Reader Comments (15)

  1. I have been writing a weekly newsletter for almost a year now, following Chris Brogan’s “model” (and you might have noticed that Chris rarely blogs anymore). Even though I produce valuable content, I’ve yet to start selling anything through the newsletter (like Chris does), as I am still building credibility and trust. But I will start soon.

    If I were to write a blog, it would be the same content of my newsletter. So while my choice has been to write a newsletter, readers are starting to ask for copies of my past newsletters. If I were writing a blog, my previous content would be available in the archives. But the allure (perhaps, self-imagined) of my weekly newsletter is that subscribers can’t get that content anywhere else. On the other hand, no one is going to stumble across my newsletter like they might if it were a blog.

    Newsletter or blog? Any more thoughts?

    • Rod,

      Great questions, let’s see what we can do.

      Two things:

      1. Do not take too long to start selling to your subscribers, because your subscribers have an attention-cycle that is limited. By this I mean, you only have their attention for so long.

      So without selling them something and giving them the opportunity to take your relationship to the next level, they may just move on — and then the opportunity is gone forever.

      2. As for repurposing the content from your newsletter to your blog, you definitely can do this while still retaining the value of your newsletter.

      Paul Jarvis (https://pjrvs.com/articles/) does this, and he seems to have great success with it. From what I can tell, Paul sends his newsletter out every Sunday and then publishes that same article to his blog a week or so later.

      This method gives your subscribers the benefit of reading your content first, plus it enables you to use that same piece of content to get in front of more people.

      This seems to be a win-win for both the producer and the consumers of the content.

      • A great solution … one that I was already thinking of … but it’s great to get confirmation from someone like you 🙂

        Have a great week!

  2. Hi Jon,

    Appreciate those great examples you included for each newsletter. Brogan I knew, but not The Skimm, which sounds great. And D’Souza I’m familiar with but that’s mostly through his blog, I haven’t looked at his newsletter so I’ll be doing that.
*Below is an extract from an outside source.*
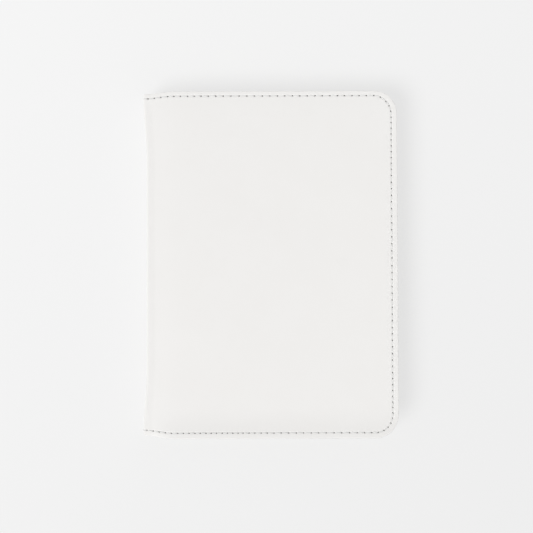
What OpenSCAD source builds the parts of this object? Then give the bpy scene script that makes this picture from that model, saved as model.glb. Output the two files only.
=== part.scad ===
// Pocket prayer book: a sewn block of pages cased into a padded, stitched leatherette cover.
// The closed book lies on its back cover. X runs from the spine to the fore-edge, Y from the tail
// to the head and Z from the back cover up to the front cover. The origin is under the middle.

/* [Book] */
// Width of the closed book, from the spine to the fore-edge
book_w = 110; // [80:1:180]
// Height of the closed book, from the tail to the head
book_h = 150; // [110:1:240]
// Radius of the two fore-edge corners of each cover
corner_r = 9; // [7.5:0.5:16]

/* [Cover layers] */
// Thickness of the leatherette skin
skin_t = 0.8; // [0.6:0.05:1]
// Thickness of the foam under the skin at the middle of a cover
foam_t = 0.5; // [0.3:0.05:2]
// Thickness of the stiff board in a cover, no thinner than the skin
board_t = 1; // [1:0.1:2]
// Thickness of the lining on the inside of a cover
lining_t = 0.5; // [0.4:0.05:0.8]
// How far the lining stops short of the edge of a cover
lining_inset = 1; // [0.6:0.1:1.5]
// How far the foam stops short of the edge of the board
foam_inset = 1; // [0.5:0.1:1.5]
// Width of the flat sewn edge of a cover, outside the padding
edge_w = 3; // [2.9:0.1:4.5]
// Width of the soft flat strip beside the spine
joint_w = 4; // [3:0.1:8]
// Width of the slope from the sewn edge up to the padded middle
pad_slope = 3.5; // [2:0.5:14]
// Width of the same slope on the spine side
joint_slope = 9; // [4:0.5:14]

/* [Stitching] */
// Distance from the edge of a cover to the line of stitches
stitch_margin = 2.3; // [2:0.1:2.5]
// Diameter of the needle thread, on the outside
thread_d = 0.45; // [0.3:0.05:0.5]
// Diameter of the bobbin thread, on the inside
bobbin_d = 0.3; // [0.2:0.05:0.35]
// Width of the channel that the thread lies in
channel_w = 0.7; // [0.6:0.05:0.8]
// Gap between one stitch and the next
stitch_gap = 1; // [0.6:0.1:1.4]
// Stitch length along the head edge, gap included
head_pitch = 3.3; // [2.4:0.1:4]
// Stitch length along the fore-edge, gap included
fore_pitch = 2.85; // [2.4:0.05:4]
// Stitch length along the tail edge, gap included
tail_pitch = 2.6; // [2.4:0.1:4]

/* [Pages] */
// Thickness of one folded section of eight leaves
section_t = 1; // [0.5:0.05:3]
// Thickness of a single leaf or endpaper
leaf_t = 0.15; // [0.1:0.01:0.3]
// How far the pages stop short of the edge of a cover
page_inset = 3.5; // [2.5:0.1:5]
// Air between two leaves or sections that lie on each other
leaf_gap = 0.08; // [0.05:0.01:0.15]

/* [Binding] */
// Width of the hollow between the spine and the back of the pages
hollow_w = 1.4; // [0.5:0.1:3]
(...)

Thanks again.

    I’ve been using the third newsletter style for some time. I look at it as “pointing out” or “making sure you knew” this content is now up and give them some reasons to check it out. I like to time it so there are a few comments already on the post so the list is encouraged to leave comments too.
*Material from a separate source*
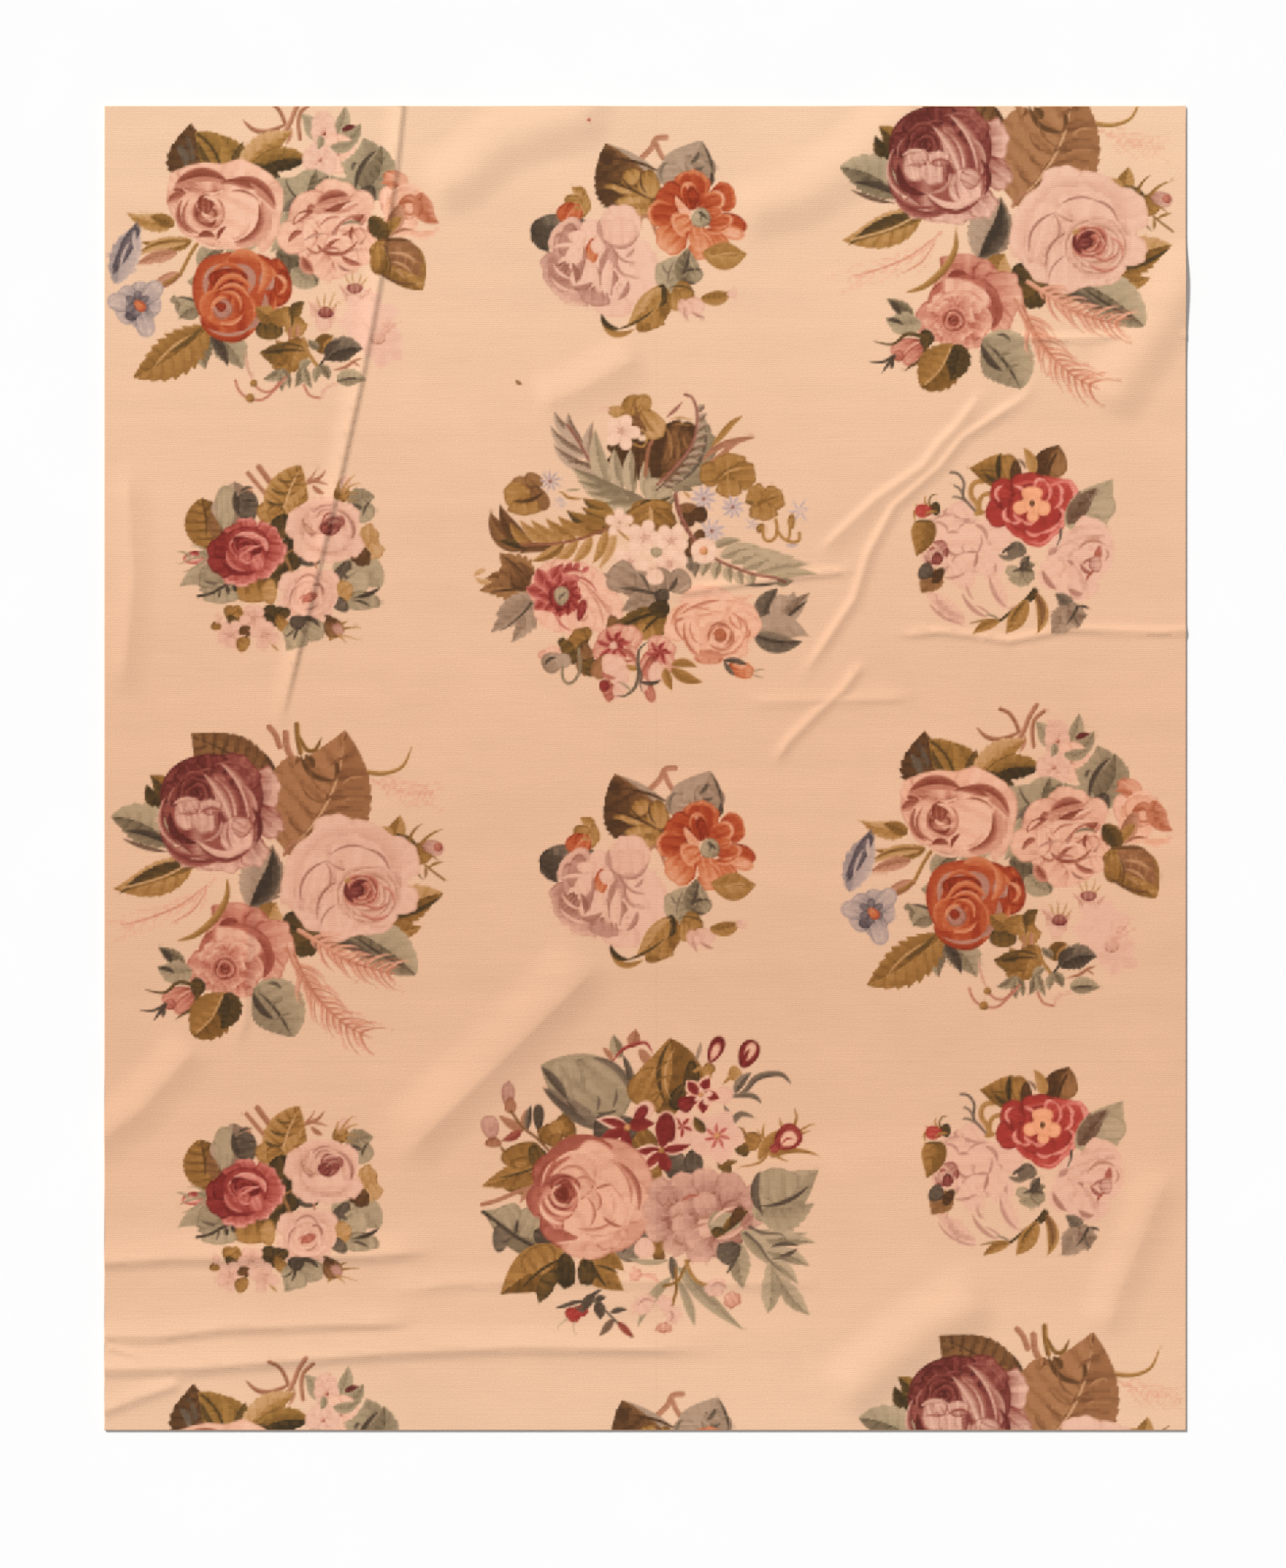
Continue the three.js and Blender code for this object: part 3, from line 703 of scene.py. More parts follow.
# %% Pale bells
ROSE_AND_POPPY += [
    # brown leaves and stems under the poppy rose
    (leaf, 246, 350, 252, 378, 2, 22, "olive", (0.2, 0.4), (0.1, 0.3)),
    (petal, 254, 364, 30, 36, 6, "olive", 0.1, 0.6),
    (leaf, 262, 348, 236, 334, 3, 26, "ochre", (0.2, 0.3), (0.5, 0.6), {"teeth": 5}),
    (leaf, 276, 362, 282, 334, 2, 46, "ochre", (0.5, 0.3), (0.6, 0.4), {"teeth": 6, "foot": 0.5}),
    (leaf, 280, 352, 306, 358, -5, 36, "ochre", (0.6, 0.3), (0.7, 0.5), {"teeth": 4}),
    (leaf, 286, 350, 302, 328, 4, 18, "olive", (0.4, 0.3), (0.5, 0.6), {"teeth": 4}),
    (stroke, 282, 340, 284, 362, 2, 4, "olive", 0.3, 0.3),
    (stem, [(281, 364), (282, 374), (280, 382)], 4, "terra", 0.6, 0.3),
    (stem, [(292, 362), (292, 374), (294, 384)], 5, "terra", 0.8, 0.4),
    (leaf, 306, 392, 262, 378, 10, 26, "ochre", (0.3, 0.2), (0.6, 0.4), {"teeth": 5}),
    (leaf, 306, 394, 240, 396, 4, 30, "olive", (0.7, 0.5), (0.3, 0.5), {"teeth": 6, "belly": 0.6}),
    (leaf, 306, 396, 256, 416, 4, 28, "ochre", (0.5, 0.3), (0.2, 0.3), {"teeth": 5, "belly": 0.6}),
    (leaf, 304, 380, 284, 420, -6, 34, "ochre", (0.6, 0.4), (0.4, 0.2), {"teeth": 5}),
    (stroke, 248, 398, 304, 394, 3, 3, "olive", 0.0, 0.1),
    (stroke, 262, 386, 304, 392, 4, 3, "olive", 0.2, 0.3),
    (stem, [(300, 378), (306, 396), (318, 414)], 5, "ochre", 0.4, 0.6),
    # pale bells with stamens
    (leaf, 332, 366, 304, 326, -4, 22, "blush", (0.5, 0.8), (0.7, 0.95), {"veins": 3}),
    (leaf, 330, 366, 346, 334, 5, 20, "blush", (0.7, 0.9), (0.5, 0.8), {"veins": 3}),
    (petal, 326, 352, 36, 20, 6, "blush", 0.8, 0.98),
    (petal, 330, 342, 16, 20, 6, "crimson", 0.6, 0.35),
    (stroke, 324, 338, 318, 320, 1, 2, "ochre", 0.6, 0.6),
    (stroke, 328, 338, 330, 316, 1, 2, "ochre", 0.6, 0.6),
    (stroke, 332, 338, 340, 318, -1, 2, "ochre", 0.6, 0.6),
    (stroke, 336, 340, 346, 328, -1, 2, "ochre", 0.6, 0.6),
    (leaf, 372, 342, 346, 304, -4, 16, "blush", (0.3, 0.8), (0.8, 1.0), {"veins": 0}),
    (leaf, 370, 342, 394, 308, 4, 16, "blush", (0.8, 1.0), (0.4, 0.9), {"veins": 0}),
    (petal, 370, 326, 34, 18, 6, "blush", 0.9, 0.7),
    (petal, 369, 310, 14, 22, 12, "crimson", 0.5, 0.65),
    (stroke, 364, 306, 356, 290, 1, 2, "ochre", 0.7, 0.7),
    (stroke, 368, 304, 366, 286, 1, 2, "ochre", 0.7, 0.7),
    (stroke, 373, 304, 378, 288, -1, 2, "ochre", 0.7, 0.7),
    (stroke, 376, 306, 386, 294, -1, 2, "ochre", 0.7, 0.7),
    (petal, 404, 384, 28, 34, 9, "blush", 0.8, 1.0),
    (star, 388, 356, 96, 7, 12.6, "blush", 0.95, 1.0, None, 0.3),
    (star, 408, 390, 66, 5, 11.4, "blush", 0.85, 1.0, None, 0.36),
    (stroke, 366, 350, 388, 366, 4, 2, "blush", 0.7, 0.8),
    (stroke, 398, 340, 394, 368, 3, 2, "blush", 0.7, 0.8),
    (petal, 400, 378, 16, 22, 12, "blush", 0.4, 0.9),
    (stroke, 404, 376, 424, 348, 2, 2, "rose", 0.6, 0.6),
    (stroke, 404, 378, 432, 354, 2, 2, "rose", 0.6, 0.6),
    (stroke, 404, 376, 414, 350, 2, 2, "rose", 0.6, 0.6),
]
print("rose and poppy so far", len(ROSE_AND_POPPY), "rows")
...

    Want to ask if you have any newsletter templates available to look at or if someone else does?

    Enjoy your week, Jon.


    • Matthew,

      The ‘making sure you knew’ model is great, especially when you are already producing a lot of useful content.

      As for templates, I typically just subscribe to newsletters from people, brands, and companies that I know are successful and I see what they are doing. Sean D’Souza’s Psychotactics is definitely a great place to start.

      I do hope that someone else is willing to share any newsletter template ideas or resources they have.


  3. Thank you for sharing such wonderful advice. It is very true that your content speaks volumes about your brand. It will bring you fans or it will alienate them. It’s up to you.

    • Robert,

      You’re very welcome, I’m glad you enjoyed the article.

      As for content creation, we can do good to repel rather than attract. Sometimes alienating or repelling people that aren’t your perfect audience is great, because it leaves the people who do fit your message and brand.


  4. Hmmm…

    For me, I send my articles to them. It is no summary though. It is the full articles so the readers can read with the convenience of being in their inbox without clicking anything.

    Is this the fourth type? Will you recommend this?

    On the flip side, being a reader I am subsribed to curated and unique content email newsletters myself.

    Loved the post. Stay awesome.

    • Rohan,

      Sending your articles via email is a great distribution channel, but I wouldn’t call it a newsletter. If your readers want to read your articles in their inbox, then it is smart of you to offer this to them.

      Typically, a newsletter needs to be a unique piece of content or at least a unique summary of the content you have created.

      The newsletter is used to stay in constant contact with your audience and should be used to take your relationship to a deeper level.

  5. I use curated content as a marketing strategy for my business, however I find when I try to explain the strategy with my clients they seem to be skeptical of the idea. Perhaps they are trying to protect their brand!!

  6. Excellent article Jon. I agree with you that it’s vital to give away some of your best content to your readers to keep them hungry for more. Too many marketers are looking to get paid on every piece of content they write when in reality there is a much bigger prize if you keep your readers happy and coming back again and again.

    Keep up the good work sir.

    Sincerely – Bill

  7. Bill,

    You are absolutely right. As content creators, we need to stop thinking and acting with a short-term focus.

    Building a relationship with your audience takes time and constant, consistent contact is the best way to do it.


  8. I just recently purchased your book from the preview looks like it’s gong to be a great read. I like the idea how you not once but multiple times in this article stress the importance of providing your unique voice. In an age where we are bombarded by voices all vying for our attention your article is clean clear and concise thanks for the time you took to write and share looking forward to becoming a consistent reader.